## Data shown
---

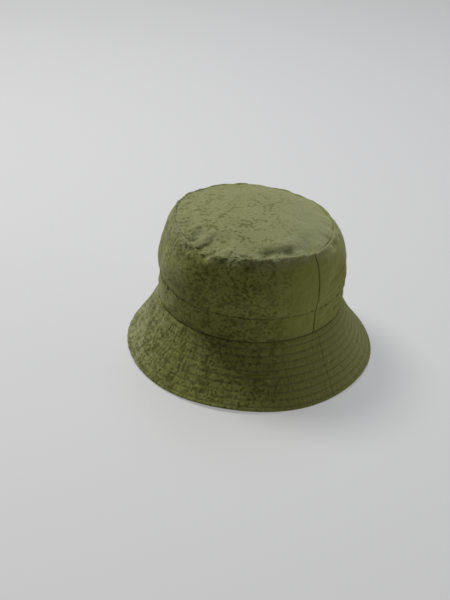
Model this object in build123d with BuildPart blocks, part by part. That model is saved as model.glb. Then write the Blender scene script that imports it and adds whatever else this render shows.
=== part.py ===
"""A sewn bucket hat in woven fabric, cut and layered the way the real one is made.

The shell is a crown tip, two wall panels, two lower-band panels and a brim of two upper halves and two
under halves with a stiffener between them.  Inside are a lining, a sweatband and two sewn-in labels.
Panels meet at side seams on +X and -X, and the wearer faces -Y.  Everything but the labels is turned
as a round hat about +Z and then drawn out a little lengthwise, because a head is oval.
Units are millimetres, +Z is up, and the brim's edge stands on Z = 0.
"""

from build123d import *
from math import atan2, cos, degrees, pi, radians, sin, sqrt, tan
import os

# Driving dimensions
FIT_CIRCUMFERENCE = 580  # inside the sweatband, hat size 58
OVAL = 1.045  # length over width
BRIM_WIDTH = 66  # down the slope, seam to edge
BRIM_SLOPE = radians(56)  # below the horizontal
BAND_HEIGHT = 26.5
WALL_HEIGHT = 59  # band seam to tip seam
WALL_BULGE = 3.6  # how far the wall's middle stands out of its foot
SHOULDER_HEIGHT = 5  # of the rounded shoulder under the tip seam
SHOULDER_INSET = 4.5
TIP_INSET = 9.5  # tip seam inside the band seam
TIP_RISE = 6  # the tip's dome

# Cloth thicknesses, and the looseness between layers
SHELL_T = 0.9
SHELL_TO_LINING = 0.5
LINING_T = 0.5
LINING_END_INSET = 1  # the lining's tip seam inside the shell's
LINING_TO_SWEATBAND = 0.2
SWEATBAND_T = 1.4
SWEATBAND_HEIGHT = 32
BRIM_CLOTH_T = 0.7
STIFFENER_T = 1.0
PLY_GAP = 0.05  # between the plies of the brim, and at the tip's seam
HEM_HEIGHT = 0.8  # the upper brim's cloth, turned in under the edge
EDGE_TRIM = 0.5  # the edge is drawn this much too deep and cut flat, where the hat stands on it
STIFFENER_SETBACK = 5  # the seam allowances fill the last stretch before the edge
ALLOWANCE_T = 0.4  # a side seam's allowance, pressed flat behind its panel
ALLOWANCE_WIDTH = 8

# Stitching: each row is drawn as one thin ring of thread
THREAD_PROUD = 0.25
THREAD_WIDTH = 0.4
THREAD_GAP = 0.03
BRIM_ROWS = 8
BRIM_ROW_PITCH = 6.9
BRIM_FIRST_ROW = 6.5  # below the brim seam
EDGE_ROW = 5  # above the edge
TOPSTITCH_OFFSET = 2.2  # from a seam to the row beside it

# Labels
SIZE_LABEL_WIDTH, SIZE_LABEL_DROP, SIZE_LABEL_T = 22, 15, 0.6
CARE_LABEL_REACH, CARE_LABEL_HEIGHT, CARE_LABEL_T = 22, 23, 0.4
CARE_LABEL_LEAN = 7.5  # degrees off the seam's tangent, to lie along the curved lining
LABEL_ROLL_R = 0.45  # the sewn edge, folded into a small roll
LABEL_GAP = 0.35
SIZE_LABEL_BELOW_TOP = 3  # under the sweatband's upper edge
CARE_LABEL_ABOVE = 2.5  # over the sweatband's upper edge

# Radii and heights that follow, for the round hat
fit_r = FIT_CIRCUMFERENCE / (2 * pi)
shell_r = fit_r + SWEATBAND_T + LINING_TO_SWEATBAND + LINING_T + SHELL_TO_LINING + SHELL_T
edge_r = shell_r + BRIM_WIDTH * cos(BRIM_SLOPE)
tip_r = shell_r - TIP_INSET
brim_z = BRIM_WIDTH * sin(BRIM_SLOPE)
band_z = brim_z + BAND_HEIGHT
tip_z = band_z + WALL_HEIGHT
sweatband_z = brim_z + SWEATBAND_HEIGHT
brim_t = 2 * BRIM_CLOTH_T + STIFFENER_T + 2 * PLY_GAP
stiffener_top = BRIM_CLOTH_T + PLY_GAP
stiffener_z = STIFFENER_SETBACK * sin(BRIM_SLOPE)
allowance_depth = SHELL_T + ALLOWANCE_T
allowance_angle = degrees(ALLOWANCE_WIDTH / shell_r)
lining_depth = SHELL_T + SHELL_TO_LINING
lining_end_r = tip_r - LINING_END_INSET
sweatband_depth = lining_depth + LINING_T + LINING_TO_SWEATBAND
oval_x, oval_y = 1 / sqrt(OVAL), sqrt(OVAL)

# Each half panel turns 180 degrees from one side seam: the front half from -X, the back half from +X
HALVES = {"front": 180, "back": 0}


def spin_plane(angle=0):
    """The half plane through +Z at this angle from +X: local x is the radius and local y is the height."""
    turn = radians(angle)
    return Plane(origin=(0, 0, 0), x_dir=(cos(turn), sin(turn), 0), z_dir=(sin(turn), -cos(turn), 0))


def on_brim(distance, depth):
    """The point this far down the slope from the brim seam, this deep under the upper face."""
    z = brim_z - distance * sin(BRIM_SLOPE)
    return at_height(z, depth)


def at_height(z, depth):
    """The brim's point at this height, this deep under the upper face."""
    return (edge_r - z / tan(BRIM_SLOPE) - depth / sin(BRIM_SLOPE), z)


def brim_ply(outer, inner, low, high):
    """Outline of a ply of the brim between two depths and two heights."""
    Polyline(
        at_height(low, outer),
        at_height(high, outer),
        at_height(high, inner),
        at_height(low, inner),
        close=True,
    )


def wall_side(depth, end_r):
    """The bulged side and the rounded shoulder of the crown's wall, this deep under the outer face."""
    foot = (shell_r - depth, band_z)
    middle = (shell_r + WALL_BULGE - depth, (band_z + tip_z - SHOULDER_HEIGHT) / 2)
    shoulder = (shell_r - SHOULDER_INSET - depth, tip_z - SHOULDER_HEIGHT)
    side = ThreePointArc(foot, middle, shoulder)
    bend = TangentArc(side @ 1, (end_r, tip_z - depth), tangent=side % 1)
    return side, bend


def wall_ply(outer, inner, end_r, foot_z=band_z):
    """Outline of a ply of the wall between two depths.  With a lower foot it lines the band as well."""
    outside, outer_bend = wall_side(outer, end_r)
    inside, inner_bend = wall_side(inner, end_r)
    Line(outer_bend @ 1, inner_bend @ 1)
    if foot_z < band_z:
        Polyline(outside @ 0, (shell_r - outer, foot_z), (shell_r - inner, foot_z), inside @ 0)
    else:
        Line(outside @ 0, inside @ 0)


def domed_disc(depth, thickness, radius):
    """Outline of half a domed disc whose upper face is this far under the crown's top."""
    edge_z, crown_z = tip_z - depth, tip_z + TIP_RISE - depth
    TangentArc((0, crown_z), (radius, edge_z), tangent=(1, 0))
    Line((radius, edge_z), (radius, edge_z - thickness))
    TangentArc((0, crown_z - thickness), (radius, edge_z - thickness), tangent=(1, 0))
    Line((0, crown_z), (0, crown_z - thickness))


def upright_ply(outer, inner, low, high):
    """Outline of a plain upright ply between two depths and two heights."""
    Polyline(
        (shell_r - outer, low),
        (shell_r - outer, high),
        (shell_r - inner, high),
        (shell_r - inner, low),
        close=True,
    )


def thread(point, normal):
    """Cross-section of a stitch row that lies on the cloth at this point, whose normal is in degrees."""
    reach = THREAD_GAP + THREAD_PROUD / 2
    with Locations((point[0] + reach * cos(radians(normal)), point[1] + reach * sin(radians(normal)))):
        Rectangle(THREAD_PROUD, THREAD_WIDTH, rotation=normal)


def turn(outline, start=0, arc=360):
    """Turns a closed outline about +Z into the part being built, from this angle through this arc."""
    with BuildSketch(spin_plane(start)) as profile:
        with BuildLine():
            outline()
        make_face()
    revolve(profile.sketch, axis=Axis.Z, revolution_arc=arc)


def turn_threads(rows):
    """Turns a stitch row at each (point, normal) into the part being built."""
    with BuildSketch(spin_plane()) as profile:
        for point, normal in rows:
            thread(point, normal)
    revolve(profile.sketch, axis=Axis.Z)


def draw_out():
    """Draws the round piece being built out to the head's oval."""
    scale(by=(oval_x, oval_y, 1))


def save(name, piece):
    """Labels a finished piece and writes it."""
    piece.part.label = name
    export_step(piece.part, f"parts/{name}.step")


os.makedirs("parts", exist_ok=True)

# The shell: crown tip, wall, lower band
with BuildPart() as crown_tip:
    turn(lambda: domed_disc(0, SHELL_T, tip_r - PLY_GAP))
    draw_out()
save("crown_tip", crown_tip)

for half, start in HALVES.items():
    seams = (start, start + 180 - allowance_angle)

    with BuildPart() as crown_wall:
        turn(lambda: wall_ply(0, SHELL_T, tip_r), start, 180)
        for seam in seams:
            turn(lambda: wall_ply(SHELL_T, allowance_depth, tip_r), seam, allowance_angle)
        draw_out()
    save(f"crown_wall_{half}", crown_wall)

    with BuildPart() as lower_band:
        turn(lambda: upright_ply(0, SHELL_T, brim_z, band_z), start, 180)
        for seam in seams:
            turn(lambda: upright_ply(SHELL_T, allowance_depth, brim_z, band_z), seam, allowance_angle)
        draw_out()
    save(f"lower_band_{half}", lower_band)

# The brim: upper cloth with its turned-in hem, stiffener, under cloth
for half, start in HALVES.items():
    with BuildPart() as brim_top:
        turn(lambda: brim_ply(0, BRIM_CLOTH_T, -EDGE_TRIM, brim_z), start, 180)
        turn(lambda: brim_ply(BRIM_CLOTH_T, brim_t, -EDGE_TRIM, HEM_HEIGHT), start, 180)
        draw_out()
        split(bisect_by=Plane.XY, keep=Keep.TOP)
    save(f"brim_top_{half}", brim_top)

    with BuildPart() as brim_stiffener:
        turn(lambda: brim_ply(stiffener_top, stiffener_top + STIFFENER_T, stiffener_z, brim_z), start, 180)
        draw_out()
    save(f"brim_stiffener_{half}", brim_stiffener)

    with BuildPart() as brim_under:
        turn(lambda: brim_ply(brim_t - BRIM_CLOTH_T, brim_t, HEM_HEIGHT, brim_z), start, 180)
        draw_out()
    save(f"brim_under_{half}", brim_under)

# The inside: lining and sweatband
with BuildPart() as lining_tip:
    turn(lambda: domed_disc(lining_depth, LINING_T, lining_end_r - PLY_GAP))
    draw_out()
save("lining_tip", lining_tip)

for half, start in HALVES.items():
    with BuildPart() as lining_wall:
        turn(lambda: wall_ply(lining_depth, lining_depth + LINING_T, lining_end_r, brim_z), start, 180)
        draw_out()
    save(f"lining_wall_{half}", lining_wall)

with BuildPart() as sweatband:
    turn(lambda: upright_ply(sweatband_depth, sweatband_depth + SWEATBAND_T, brim_z, sweatband_z))
    draw_out()
save("sweatband", sweatband)

# Stitch rows, outside and inside
up, down, outward, inward = degrees(pi / 2 - BRIM_SLOPE), degrees(-pi / 2 - BRIM_SLOPE), 0, 180
row_distances = [BRIM_FIRST_ROW + row * BRIM_ROW_PITCH for row in range(BRIM_ROWS)]

with BuildPart() as brim_stitch_rows:
    turn_threads([(on_brim(distance, 0), up) for distance in row_distances])
    turn_threads([(on_brim(distance, brim_t), down) for distance in row_distances])
    draw_out()
save("brim_stitch_rows", brim_stitch_rows)

with BuildPart() as brim_edge_stitching:
    turn_threads([(on_brim(BRIM_WIDTH - EDGE_ROW, 0), up), (on_brim(BRIM_WIDTH - EDGE_ROW, brim_t), down)])
    draw_out()
save("brim_edge_stitching", brim_edge_stitching)

with BuildPart() as band_stitching:
    turn_threads([((shell_r, brim_z + TOPSTITCH_OFFSET), outward)])
    draw_out()
save("band_stitching", band_stitching)

with BuildLine(mode=Mode.PRIVATE):
    _, shoulder_bend = wall_side(0, tip_r)
tip_row = 1 - TOPSTITCH_OFFSET / shoulder_bend.length
tip_row_point, tip_row_along = shoulder_bend @ tip_row, shoulder_bend % tip_row
tip_row_normal = degrees(atan2(tip_row_along.Y, tip_row_along.X)) - 90

with BuildPart() as tip_stitching:
    turn_threads([((tip_row_point.X, tip_row_point.Y), tip_row_normal)])
    draw_out()
save("tip_stitching", tip_stitching)

with BuildPart() as sweatband_stitching:
    turn_threads(
        [
            ((fit_r, brim_z + TOPSTITCH_OFFSET), inward),
            ((fit_r, sweatband_z - TOPSTITCH_OFFSET / 2), inward),
        ]
    )
    draw_out()
save("sweatband_stitching", sweatband_stitching)

# The size label hangs on the sweatband at centre back, from a roll along its upper edge
size_label_sag = fit_r * oval_y * (1 - sqrt(1 - (SIZE_LABEL_WIDTH / 2 / (fit_r * oval_x)) ** 2))
size_label_y = fit_r * oval_y - size_label_sag - LABEL_GAP - SIZE_LABEL_T / 2
size_label_z = sweatband_z - SIZE_LABEL_BELOW_TOP

with BuildPart() as size_label:
    with BuildSketch(Plane.YZ):
        with Locations((size_label_y, size_label_z)):
            Circle(LABEL_ROLL_R)
            Rectangle(SIZE_LABEL_T, SIZE_LABEL_DROP, align=(Align.CENTER, Align.MAX))
    extrude(amount=SIZE_LABEL_WIDTH / 2, both=True)
save("size_label", size_label)

# The care label is caught in the lining's left side seam and lies forward along the lining
care_label_z = sweatband_z + CARE_LABEL_ABOVE
care_label_x = (shell_r - lining_depth - LINING_T) * oval_x - LABEL_ROLL_R - LABEL_GAP
lean = radians(CARE_LABEL_LEAN)

with BuildPart() as care_label:
    with BuildSketch(
        Plane(origin=(care_label_x, 0, care_label_z), x_dir=(-sin(lean), -cos(lean), 0), z_dir=(0, 0, 1))
    ):
        Circle(LABEL_ROLL_R)
        Rectangle(CARE_LABEL_REACH, CARE_LABEL_T, align=(Align.MIN, Align.CENTER))
    extrude(amount=CARE_LABEL_HEIGHT)
save("care_label", care_label)

print(f"size label turns about y {size_label_y:.3f}, z {size_label_z:.3f}")
print(f"care label turns about x {care_label_x:.3f}")
print(f"seam heights: brim {brim_z:.2f}, band {band_z:.2f}, tip {tip_z:.2f}")
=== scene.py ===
"""Looks for the bucket hat: puckered cloth panels, rows of stitches, lining, labels, camera and light.

The shell is one grid of points in polar form, from the middle of the tip down to the brim's edge.  The
crown's part of it is settled as cloth, the brim's is shaped by formula, and the panels are then cut out
of it, so that neighbours meet at their seams.  Angles run round +Z from +X, as on the CAD model, and a
distance is measured along the shell from the middle of the tip.
"""
import math
import bpy
import numpy as np
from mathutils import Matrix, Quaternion, Vector


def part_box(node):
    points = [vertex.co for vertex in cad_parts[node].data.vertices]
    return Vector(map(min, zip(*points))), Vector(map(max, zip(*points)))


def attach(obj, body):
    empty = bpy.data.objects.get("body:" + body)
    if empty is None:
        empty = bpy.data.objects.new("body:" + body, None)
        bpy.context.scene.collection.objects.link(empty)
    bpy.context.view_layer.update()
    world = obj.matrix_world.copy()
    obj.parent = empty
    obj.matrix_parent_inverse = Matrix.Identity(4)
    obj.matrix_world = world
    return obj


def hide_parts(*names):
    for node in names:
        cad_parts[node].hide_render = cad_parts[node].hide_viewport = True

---

## Task objective
Extract the lines from the line with "turns about y" to the line with "camera and light.", inclusive, reproducing them exactly and leaving out every other line.

## Solution to this exercise
print(f"size label turns about y {size_label_y:.3f}, z {size_label_z:.3f}")
print(f"care label turns about x {care_label_x:.3f}")
print(f"seam heights: brim {brim_z:.2f}, band {band_z:.2f}, tip {tip_z:.2f}")
=== scene.py ===
"""Looks for the bucket hat: puckered cloth panels, rows of stitches, lining, labels, camera and light.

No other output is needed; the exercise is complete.